Data segment:
◇ ◇ ◇

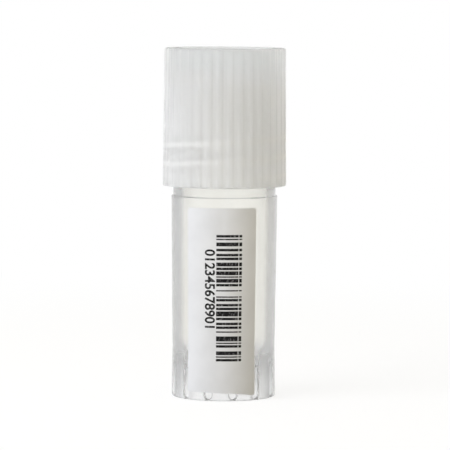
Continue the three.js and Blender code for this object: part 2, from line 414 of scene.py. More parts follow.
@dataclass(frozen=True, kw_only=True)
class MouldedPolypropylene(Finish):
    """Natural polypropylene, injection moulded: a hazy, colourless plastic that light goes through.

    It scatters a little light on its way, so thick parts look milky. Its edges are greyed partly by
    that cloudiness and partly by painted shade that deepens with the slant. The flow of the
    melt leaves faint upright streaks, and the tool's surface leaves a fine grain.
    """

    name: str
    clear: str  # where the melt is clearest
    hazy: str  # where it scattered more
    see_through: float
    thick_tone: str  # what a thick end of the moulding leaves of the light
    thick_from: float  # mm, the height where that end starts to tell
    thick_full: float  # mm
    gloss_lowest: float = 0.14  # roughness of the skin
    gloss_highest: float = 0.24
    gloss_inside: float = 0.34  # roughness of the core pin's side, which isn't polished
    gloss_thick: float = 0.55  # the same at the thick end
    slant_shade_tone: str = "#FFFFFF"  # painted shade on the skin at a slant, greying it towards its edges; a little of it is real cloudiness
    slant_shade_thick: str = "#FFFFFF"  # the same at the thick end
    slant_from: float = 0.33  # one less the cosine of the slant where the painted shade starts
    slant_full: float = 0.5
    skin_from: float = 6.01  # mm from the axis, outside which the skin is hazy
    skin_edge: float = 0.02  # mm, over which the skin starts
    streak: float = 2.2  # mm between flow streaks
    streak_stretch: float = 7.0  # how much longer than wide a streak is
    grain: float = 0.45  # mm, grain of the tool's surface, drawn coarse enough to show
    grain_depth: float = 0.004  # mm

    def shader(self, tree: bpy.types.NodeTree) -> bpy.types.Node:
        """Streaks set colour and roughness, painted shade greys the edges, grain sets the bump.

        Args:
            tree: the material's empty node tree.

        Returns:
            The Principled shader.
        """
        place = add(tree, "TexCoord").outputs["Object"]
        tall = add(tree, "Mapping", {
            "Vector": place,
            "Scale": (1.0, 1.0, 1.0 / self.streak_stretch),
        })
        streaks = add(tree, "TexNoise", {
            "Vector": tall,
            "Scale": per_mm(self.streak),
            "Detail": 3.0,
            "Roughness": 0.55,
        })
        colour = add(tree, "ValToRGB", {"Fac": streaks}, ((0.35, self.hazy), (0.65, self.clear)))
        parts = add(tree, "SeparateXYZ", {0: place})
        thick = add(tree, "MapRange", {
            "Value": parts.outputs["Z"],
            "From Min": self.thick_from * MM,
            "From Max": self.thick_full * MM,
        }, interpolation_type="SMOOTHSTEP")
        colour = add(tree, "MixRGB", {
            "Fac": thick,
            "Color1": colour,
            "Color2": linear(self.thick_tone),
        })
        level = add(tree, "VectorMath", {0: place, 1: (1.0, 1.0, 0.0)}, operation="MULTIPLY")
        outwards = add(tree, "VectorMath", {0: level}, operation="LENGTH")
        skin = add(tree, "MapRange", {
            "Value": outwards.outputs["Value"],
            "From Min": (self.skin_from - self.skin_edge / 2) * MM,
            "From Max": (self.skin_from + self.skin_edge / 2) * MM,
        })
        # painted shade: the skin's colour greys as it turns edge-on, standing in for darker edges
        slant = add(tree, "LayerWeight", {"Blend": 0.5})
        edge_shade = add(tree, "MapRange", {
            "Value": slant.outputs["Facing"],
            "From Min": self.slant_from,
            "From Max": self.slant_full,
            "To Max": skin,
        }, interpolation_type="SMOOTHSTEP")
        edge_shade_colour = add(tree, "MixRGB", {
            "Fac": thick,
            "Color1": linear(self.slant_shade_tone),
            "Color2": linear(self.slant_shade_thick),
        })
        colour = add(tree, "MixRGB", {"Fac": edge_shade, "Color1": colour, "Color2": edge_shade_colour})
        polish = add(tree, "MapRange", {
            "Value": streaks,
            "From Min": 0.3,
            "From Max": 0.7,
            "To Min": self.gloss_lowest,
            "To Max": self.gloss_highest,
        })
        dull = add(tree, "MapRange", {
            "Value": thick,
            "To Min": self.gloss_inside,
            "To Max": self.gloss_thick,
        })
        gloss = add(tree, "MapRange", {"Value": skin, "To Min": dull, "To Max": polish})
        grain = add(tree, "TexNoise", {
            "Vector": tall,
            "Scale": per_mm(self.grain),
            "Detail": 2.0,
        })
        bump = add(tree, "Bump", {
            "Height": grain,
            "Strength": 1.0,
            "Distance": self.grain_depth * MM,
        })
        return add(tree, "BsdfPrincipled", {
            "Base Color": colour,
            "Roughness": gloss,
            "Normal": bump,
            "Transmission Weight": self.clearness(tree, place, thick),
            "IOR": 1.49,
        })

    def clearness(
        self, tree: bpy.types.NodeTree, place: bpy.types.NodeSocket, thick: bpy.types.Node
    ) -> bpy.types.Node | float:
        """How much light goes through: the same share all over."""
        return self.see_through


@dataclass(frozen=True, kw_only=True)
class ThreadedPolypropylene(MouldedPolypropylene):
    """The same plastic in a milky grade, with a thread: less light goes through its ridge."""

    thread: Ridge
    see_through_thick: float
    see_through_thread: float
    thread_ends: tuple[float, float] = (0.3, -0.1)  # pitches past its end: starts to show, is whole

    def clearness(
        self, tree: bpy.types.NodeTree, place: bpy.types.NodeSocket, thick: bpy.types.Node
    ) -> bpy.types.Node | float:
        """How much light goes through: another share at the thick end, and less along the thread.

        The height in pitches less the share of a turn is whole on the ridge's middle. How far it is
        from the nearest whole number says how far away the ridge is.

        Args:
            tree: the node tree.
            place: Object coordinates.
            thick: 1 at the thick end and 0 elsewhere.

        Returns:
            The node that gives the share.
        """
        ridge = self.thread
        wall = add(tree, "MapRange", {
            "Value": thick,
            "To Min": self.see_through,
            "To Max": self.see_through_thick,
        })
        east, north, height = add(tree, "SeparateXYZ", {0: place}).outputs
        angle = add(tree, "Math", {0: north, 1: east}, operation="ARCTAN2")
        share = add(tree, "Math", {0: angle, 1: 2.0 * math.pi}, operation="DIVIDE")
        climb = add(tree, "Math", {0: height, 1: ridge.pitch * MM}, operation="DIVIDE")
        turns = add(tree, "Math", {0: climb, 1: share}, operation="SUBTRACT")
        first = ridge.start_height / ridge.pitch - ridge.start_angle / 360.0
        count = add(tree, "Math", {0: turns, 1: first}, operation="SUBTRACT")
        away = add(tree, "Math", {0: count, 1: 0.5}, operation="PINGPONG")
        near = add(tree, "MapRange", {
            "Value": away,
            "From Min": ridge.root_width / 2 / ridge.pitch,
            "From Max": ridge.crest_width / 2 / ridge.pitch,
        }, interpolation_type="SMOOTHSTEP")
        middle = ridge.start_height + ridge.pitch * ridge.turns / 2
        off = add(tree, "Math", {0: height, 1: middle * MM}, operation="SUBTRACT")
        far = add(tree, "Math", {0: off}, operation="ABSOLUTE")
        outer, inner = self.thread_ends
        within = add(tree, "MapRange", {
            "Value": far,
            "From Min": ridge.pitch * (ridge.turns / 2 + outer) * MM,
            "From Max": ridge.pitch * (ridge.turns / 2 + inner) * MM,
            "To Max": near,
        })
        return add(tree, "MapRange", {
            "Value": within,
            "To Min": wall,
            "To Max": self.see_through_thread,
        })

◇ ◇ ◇

Written request:
All of the material above needs to be copied exactly.

Full output:
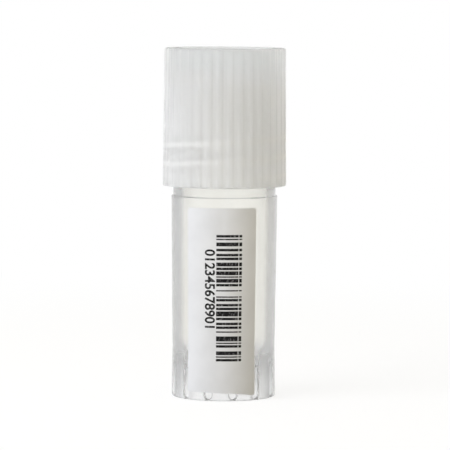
Continue the three.js and Blender code for this object: part 2, from line 414 of scene.py. More parts follow.
@dataclass(frozen=True, kw_only=True)
class MouldedPolypropylene(Finish):
    """Natural polypropylene, injection moulded: a hazy, colourless plastic that light goes through.

    It scatters a little light on its way, so thick parts look milky. Its edges are greyed partly by
    that cloudiness and partly by painted shade that deepens with the slant. The flow of the
    melt leaves faint upright streaks, and the tool's surface leaves a fine grain.
    """

    name: str
    clear: str  # where the melt is clearest
    hazy: str  # where it scattered more
    see_through: float
    thick_tone: str  # what a thick end of the moulding leaves of the light
    thick_from: float  # mm, the height where that end starts to tell
    thick_full: float  # mm
    gloss_lowest: float = 0.14  # roughness of the skin
    gloss_highest: float = 0.24
    gloss_inside: float = 0.34  # roughness of the core pin's side, which isn't polished
    gloss_thick: float = 0.55  # the same at the thick end
    slant_shade_tone: str = "#FFFFFF"  # painted shade on the skin at a slant, greying it towards its edges; a little of it is real cloudiness
    slant_shade_thick: str = "#FFFFFF"  # the same at the thick end
    slant_from: float = 0.33  # one less the cosine of the slant where the painted shade starts
    slant_full: float = 0.5
    skin_from: float = 6.01  # mm from the axis, outside which the skin is hazy
    skin_edge: float = 0.02  # mm, over which the skin starts
    streak: float = 2.2  # mm between flow streaks
    streak_stretch: float = 7.0  # how much longer than wide a streak is
    grain: float = 0.45  # mm, grain of the tool's surface, drawn coarse enough to show
    grain_depth: float = 0.004  # mm

    def shader(self, tree: bpy.types.NodeTree) -> bpy.types.Node:
        """Streaks set colour and roughness, painted shade greys the edges, grain sets the bump.

        Args:
            tree: the material's empty node tree.

        Returns:
            The Principled shader.
        """
        place = add(tree, "TexCoord").outputs["Object"]
        tall = add(tree, "Mapping", {
            "Vector": place,
            "Scale": (1.0, 1.0, 1.0 / self.streak_stretch),
        })
        streaks = add(tree, "TexNoise", {
            "Vector": tall,
            "Scale": per_mm(self.streak),
            "Detail": 3.0,
            "Roughness": 0.55,
        })
        colour = add(tree, "ValToRGB", {"Fac": streaks}, ((0.35, self.hazy), (0.65, self.clear)))
        parts = add(tree, "SeparateXYZ", {0: place})
        thick = add(tree, "MapRange", {
            "Value": parts.outputs["Z"],
            "From Min": self.thick_from * MM,
            "From Max": self.thick_full * MM,
        }, interpolation_type="SMOOTHSTEP")
        colour = add(tree, "MixRGB", {
            "Fac": thick,
            "Color1": colour,
            "Color2": linear(self.thick_tone),
        })
        level = add(tree, "VectorMath", {0: place, 1: (1.0, 1.0, 0.0)}, operation="MULTIPLY")
        outwards = add(tree, "VectorMath", {0: level}, operation="LENGTH")
        skin = add(tree, "MapRange", {
            "Value": outwards.outputs["Value"],
            "From Min": (self.skin_from - self.skin_edge / 2) * MM,
            "From Max": (self.skin_from + self.skin_edge / 2) * MM,
        })
        # painted shade: the skin's colour greys as it turns edge-on, standing in for darker edges
        slant = add(tree, "LayerWeight", {"Blend": 0.5})
        edge_shade = add(tree, "MapRange", {
            "Value": slant.outputs["Facing"],
            "From Min": self.slant_from,
            "From Max": self.slant_full,
            "To Max": skin,
        }, interpolation_type="SMOOTHSTEP")
        edge_shade_colour = add(tree, "MixRGB", {
            "Fac": thick,
            "Color1": linear(self.slant_shade_tone),
            "Color2": linear(self.slant_shade_thick),
        })
        colour = add(tree, "MixRGB", {"Fac": edge_shade, "Color1": colour, "Color2": edge_shade_colour})
        polish = add(tree, "MapRange", {
            "Value": streaks,
            "From Min": 0.3,
            "From Max": 0.7,
            "To Min": self.gloss_lowest,
            "To Max": self.gloss_highest,
        })
        dull = add(tree, "MapRange", {
            "Value": thick,
            "To Min": self.gloss_inside,
            "To Max": self.gloss_thick,
        })
        gloss = add(tree, "MapRange", {"Value": skin, "To Min": dull, "To Max": polish})
        grain = add(tree, "TexNoise", {
            "Vector": tall,
            "Scale": per_mm(self.grain),
            "Detail": 2.0,
        })
        bump = add(tree, "Bump", {
            "Height": grain,
            "Strength": 1.0,
            "Distance": self.grain_depth * MM,
        })
        return add(tree, "BsdfPrincipled", {
            "Base Color": colour,
            "Roughness": gloss,
            "Normal": bump,
            "Transmission Weight": self.clearness(tree, place, thick),
            "IOR": 1.49,
        })

    def clearness(
        self, tree: bpy.types.NodeTree, place: bpy.types.NodeSocket, thick: bpy.types.Node
    ) -> bpy.types.Node | float:
        """How much light goes through: the same share all over."""
        return self.see_through


@dataclass(frozen=True, kw_only=True)
class ThreadedPolypropylene(MouldedPolypropylene):
    """The same plastic in a milky grade, with a thread: less light goes through its ridge."""

    thread: Ridge
    see_through_thick: float
    see_through_thread: float
    thread_ends: tuple[float, float] = (0.3, -0.1)  # pitches past its end: starts to show, is whole

    def clearness(
        self, tree: bpy.types.NodeTree, place: bpy.types.NodeSocket, thick: bpy.types.Node
    ) -> bpy.types.Node | float:
        """How much light goes through: another share at the thick end, and less along the thread.

        The height in pitches less the share of a turn is whole on the ridge's middle. How far it is
        from the nearest whole number says how far away the ridge is.

        Args:
            tree: the node tree.
            place: Object coordinates.
            thick: 1 at the thick end and 0 elsewhere.

        Returns:
            The node that gives the share.
        """
        ridge = self.thread
        wall = add(tree, "MapRange", {
            "Value": thick,
            "To Min": self.see_through,
            "To Max": self.see_through_thick,
        })
        east, north, height = add(tree, "SeparateXYZ", {0: place}).outputs
        angle = add(tree, "Math", {0: north, 1: east}, operation="ARCTAN2")
        share = add(tree, "Math", {0: angle, 1: 2.0 * math.pi}, operation="DIVIDE")
        climb = add(tree, "Math", {0: height, 1: ridge.pitch * MM}, operation="DIVIDE")
        turns = add(tree, "Math", {0: climb, 1: share}, operation="SUBTRACT")
        first = ridge.start_height / ridge.pitch - ridge.start_angle / 360.0
        count = add(tree, "Math", {0: turns, 1: first}, operation="SUBTRACT")
        away = add(tree, "Math", {0: count, 1: 0.5}, operation="PINGPONG")
        near = add(tree, "MapRange", {
            "Value": away,
            "From Min": ridge.root_width / 2 / ridge.pitch,
            "From Max": ridge.crest_width / 2 / ridge.pitch,
        }, interpolation_type="SMOOTHSTEP")
        middle = ridge.start_height + ridge.pitch * ridge.turns / 2
        off = add(tree, "Math", {0: height, 1: middle * MM}, operation="SUBTRACT")
        far = add(tree, "Math", {0: off}, operation="ABSOLUTE")
        outer, inner = self.thread_ends
        within = add(tree, "MapRange", {
            "Value": far,
            "From Min": ridge.pitch * (ridge.turns / 2 + outer) * MM,
            "From Max": ridge.pitch * (ridge.turns / 2 + inner) * MM,
            "To Max": near,
        })
        return add(tree, "MapRange", {
            "Value": within,
            "To Min": wall,
            "To Max": self.see_through_thread,
        })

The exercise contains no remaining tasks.